What strikes me about Carrión's framework is how cleanly it maps onto everything we know about the HPA axis — the hypothalamic-pituitary-adrenal system that governs your cortisol response. In trauma survivors, this system loses its regulatory feedback. Cortisol, which should spike and then drop after a stressor, stays elevated. The system can't find its baseline. We see this same dysregulation in chronic stress, in burnout, in the overtraining athletes who push past recovery into breakdown.
The avoidance piece is where Carrión gets clinically precise. "PTSD feeds on avoidance" isn't a metaphor — it's a description of how neural pathways get reinforced. Every time you sidestep the trigger, you confirm to your nervous system that the threat is still real. The pathway between stimulus and fear response grows stronger.
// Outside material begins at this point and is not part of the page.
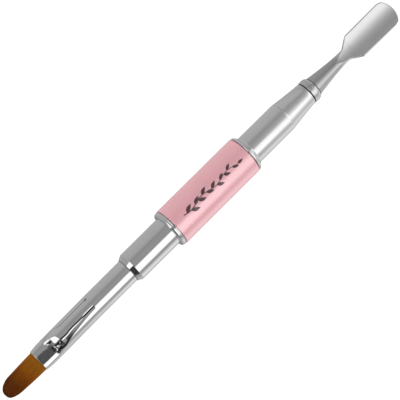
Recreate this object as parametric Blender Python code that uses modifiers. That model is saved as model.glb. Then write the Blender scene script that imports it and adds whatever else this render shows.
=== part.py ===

The only way to rewire it is to move through the discomfort in a controlled, supported environment. That's the premise behind Q-centered therapy: structured exposure that teaches the nervous system a different ending to the story.
Here's what most people miss: cold exposure and contrast therapy work on the very same norepinephrine pathways that are dysregulated in PTSD. When you enter cold water, your sympathetic nervous system floods with norepinephrine. In trauma survivors, this system is already chronically activated — and that's precisely why cold exposure, when introduced carefully and with appropriate support, has shown early promise as an adjunct to trauma treatment. You're not bypassing the stress response. You're practicing it. Controlled, voluntary, finite. The cold ends. You get warm. The nervous system learns: stress is survivable. It has a beginning and an end.
If you're working with someone navigating trauma — or navigating it yourself — the practical takeaway from Carrión's work is this: structure matters more than intensity. Consistent, supported exposure to manageable stressors — whether that's therapy, breathwork, cold, or simply naming what happened — is more effective than heroic efforts to push through alone. Recovery isn't about toughness. It's about teaching your nervous system, incrementally, that the present moment is safe. That takes time. That takes support. And it is absolutely possible.